● WHAT NEEDS TO BE DONE
Check each line of the listing for the string "Blender", then state how many lines have it. Only the number is wanted.

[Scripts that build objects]
-- BEGIN --

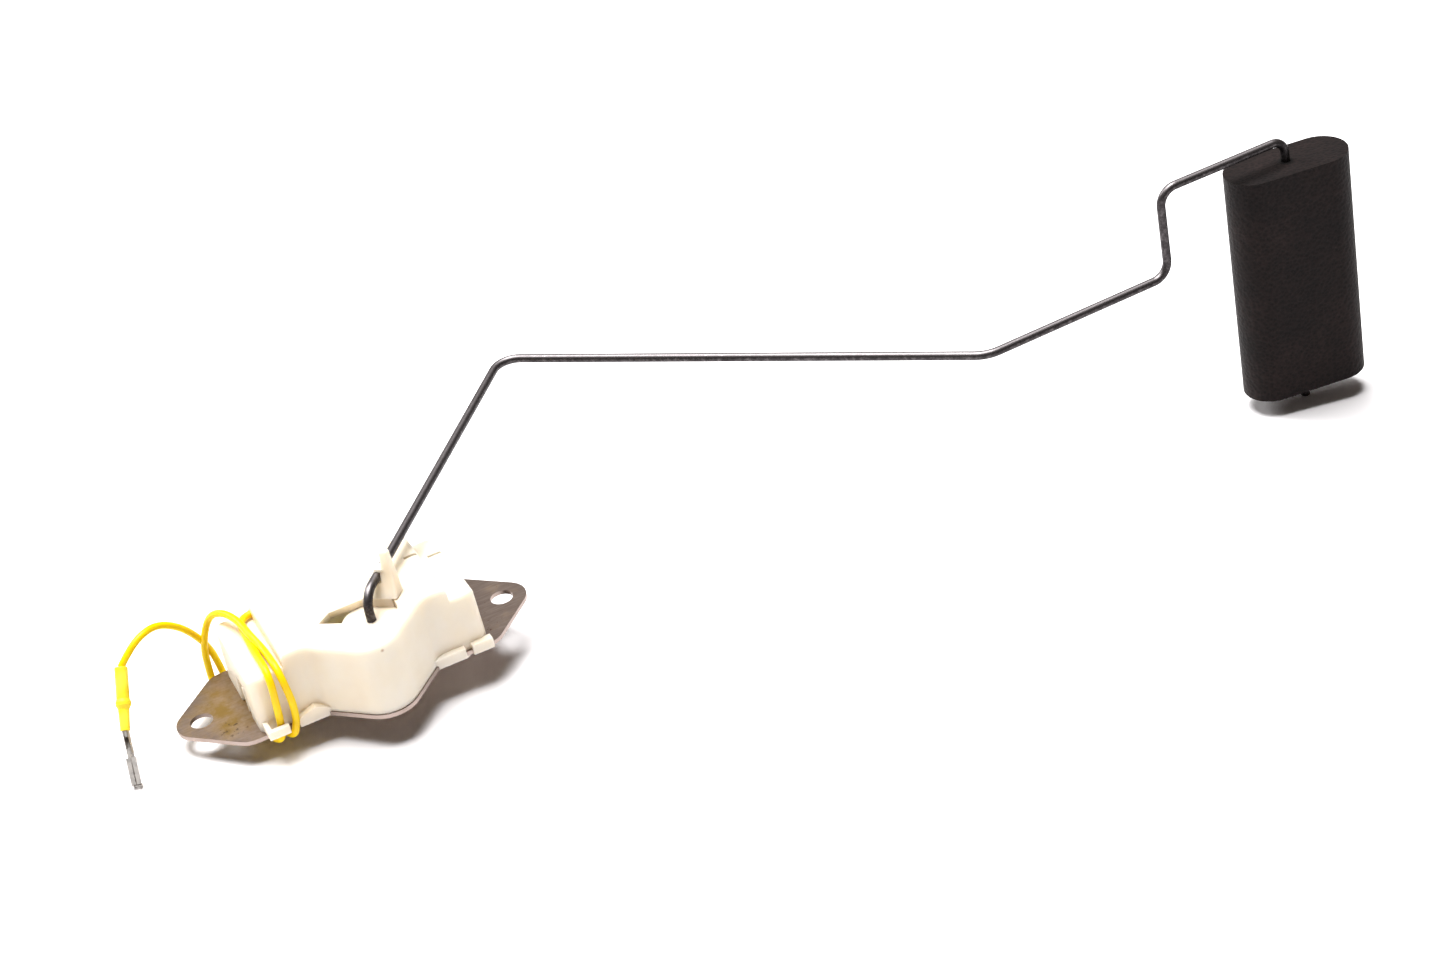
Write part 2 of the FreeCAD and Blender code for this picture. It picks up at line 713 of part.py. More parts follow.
def make_bush():
    """Flanged brass bush riveted into the plate, with a running bore for the wire's end."""
    body = cylinder("BushBody", "sizes.bush_radius", SEAT)
    flange = cylinder("BushFlange", "sizes.bush_flange_radius", "sizes.bush_flange", SEAT)
    rivet = cylinder("BushRivet", "sizes.bush_rivet_radius", "sizes.bush_rivet", "-sizes.bush_rivet")
    bore = cylinder("BushBore", "sizes.wire_radius + sizes.bush_clearance",
                    "sizes.bush_rivet + sizes.plate_thickness + sizes.bush_flange", "-sizes.bush_rivet")
    return keep(cut("Bush", fuse("BushTurned", body, flange, rivet), bore), "pivot_bush")


BLADE_BOTTOM = ("sizes.plate_thickness + sizes.cover_top_height - sizes.cover_wall - sizes.disc_play"
                " - sizes.disc_thickness - sizes.blade_thickness")


def make_ground_spring():
    """Bronze strip bent into a foot, a riser and a finger that reaches under the wiper's ring."""
    body = new_body("GroundSpringBody")
    thickness = "sizes.spring_thickness"
    finger_top = f"({BLADE_BOTTOM} - sizes.running_gap)"
    outer = "sizes.spring_run + sizes.spring_half_width"
    riser = "sizes.spring_riser"
    tip = "sizes.spring_tip"
    profile = new_sketch(body, "SpringProfile", "-sizes.spring_half_width", "XZ_Plane")
    polygon(profile, [
        (outer, SEAT), (outer, f"{SEAT} + {thickness}"), (f"{riser} + {thickness}", f"{SEAT} + {thickness}"),
        (f"{riser} + {thickness}", finger_top), (tip, finger_top), (tip, f"{finger_top} - {thickness}"),
        (riser, f"{finger_top} - {thickness}"), (riser, SEAT),
    ])
    pad(body, "SpringStrip", profile, "2 * sizes.spring_half_width")
    hole = new_sketch(body, "SpringHole", SEAT)
    circle(hole, "sizes.spring_run", "0", "sizes.spring_rivet_radius")
    pocket(body, "SpringPiercing", hole, thickness)
    place(body, "sizes.pivot_x", "sizes.pivot_y", "0", "sizes.spring_angle")
    return keep(body, "ground_spring")


def make_spring_rivet():
    """Rivet through the ground spring and the plate."""
    x, y = SPRING_RIVET_PLACE
    pieces = []
    for name, radius, height, z in (
        ("SpringRivetShank", "sizes.spring_rivet_radius", f"{SEAT} + sizes.spring_thickness", "0"),
        ("SpringRivetHead", "sizes.spring_head_radius", "sizes.spring_rivet_head",
         f"{SEAT} + sizes.spring_thickness"),
        ("SpringRivetTail", "sizes.spring_tail_radius", "sizes.spring_rivet_head",
         "-sizes.spring_rivet_head"),
    ):
        piece = cylinder(name, radius, height, z)
        place(piece, x, y, z)
        pieces.append(piece)
    return keep(fuse("SpringRivet", *pieces), "spring_rivet")


# Resistor card

CARD_BOTTOM = "(sizes.plate_thickness + sizes.card_foot_top)"
CARD_TOP = f"({BLADE_BOTTOM} - sizes.contact_height - sizes.running_gap - sizes.winding_thickness)"


def ring_sector(name, inner, outer, bottom, top, start, sweep):
    """A stretch of an upright strip bent round the pivot."""
    solid = cylinder(f"{name}Outer", outer, f"{top} - {bottom}", bottom, sweep, start)
    core = cylinder(f"{name}Inner", inner, f"{top} - {bottom}", bottom)
    return cut(name, solid, core)


def card_end_angles():
    """Angles of the two unwound ends, where the eyelets sit."""
    half_foot = "sizes.card_foot_angle / 2"
    last = f"(sizes.card_start_angle + sizes.card_sweep_angle - {half_foot})"
    return [f"(sizes.card_start_angle + {half_foot})", last]


def radial_cylinder(name, angle, radius, inner, outer, height):
    """A cylinder that lies along a radius of the pivot, at a height."""
    item = doc.addObject("Part::Cylinder", name)
    item.setExpression("Radius", radius)
    item.setExpression("Height", f"{outer} - ({inner})")
    turn = value(angle)
    centre = Vector(size("pivot_x"), size("pivot_y"), value(height))
    across = Rotation(Vector(0, 0, 1), turn).multiply(Rotation(Vector(0, 1, 0), 90))
    item.Placement = Placement(centre + heading_vector(turn) * value(inner), across)
    return item


def make_card():
    """Phenolic strip bent round the pivot, standing on two feet, with an eyelet hole at each end."""
    inner = "sizes.card_radius - sizes.card_thickness / 2"
    outer = "sizes.card_radius + sizes.card_thickness / 2"
    strip = ring_sector("CardStrip", inner, outer, CARD_BOTTOM, CARD_TOP, "sizes.card_start_angle",
                        "sizes.card_sweep_angle")
    pieces = [strip]
    last_foot = "sizes.card_start_angle + sizes.card_sweep_angle - sizes.card_foot_angle"
    for name, start in (("FirstFoot", "sizes.card_start_angle"), ("LastFoot", last_foot)):
        pieces.append(ring_sector(name, inner, outer, SEAT, CARD_BOTTOM, start, "sizes.card_foot_angle"))
    card = fuse("CardBlank", *pieces)
    holes = [
        radial_cylinder(f"CardHole{index}", angle, "sizes.eyelet_radius", f"{inner} - {THROUGH}",
                        f"{outer} + {THROUGH}", "sizes.eyelet_height")
        for index, angle in enumerate(card_end_angles())
    ]
    return keep(cut("Card", card, fuse("CardHoles", *holes)), "resistor_card")


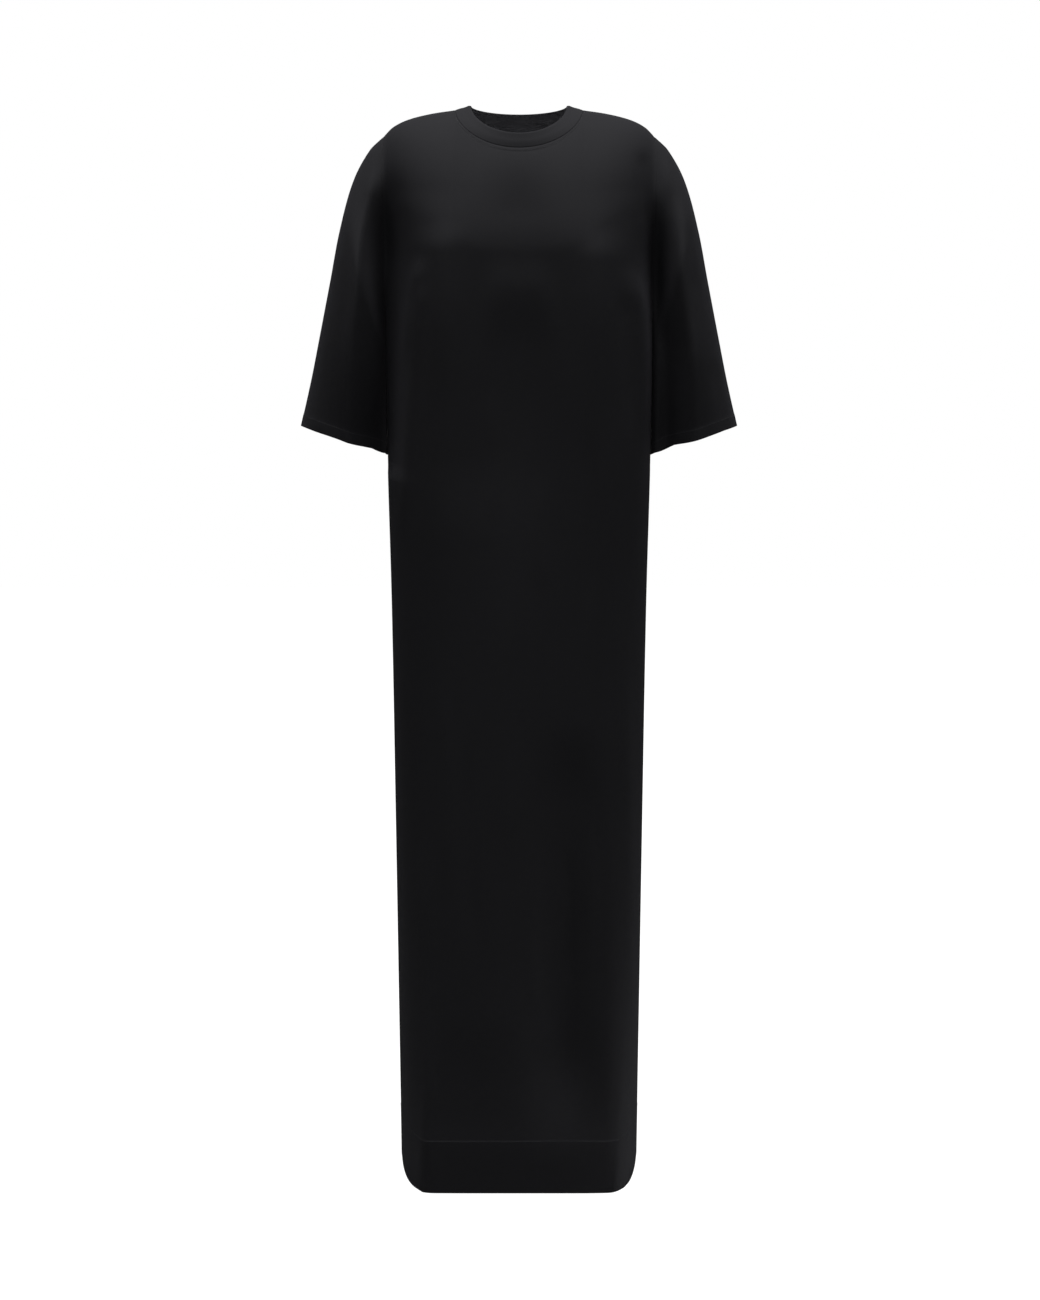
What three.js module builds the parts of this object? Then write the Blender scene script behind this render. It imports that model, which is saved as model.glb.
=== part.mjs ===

-- END --

● WRITTEN ANSWER
2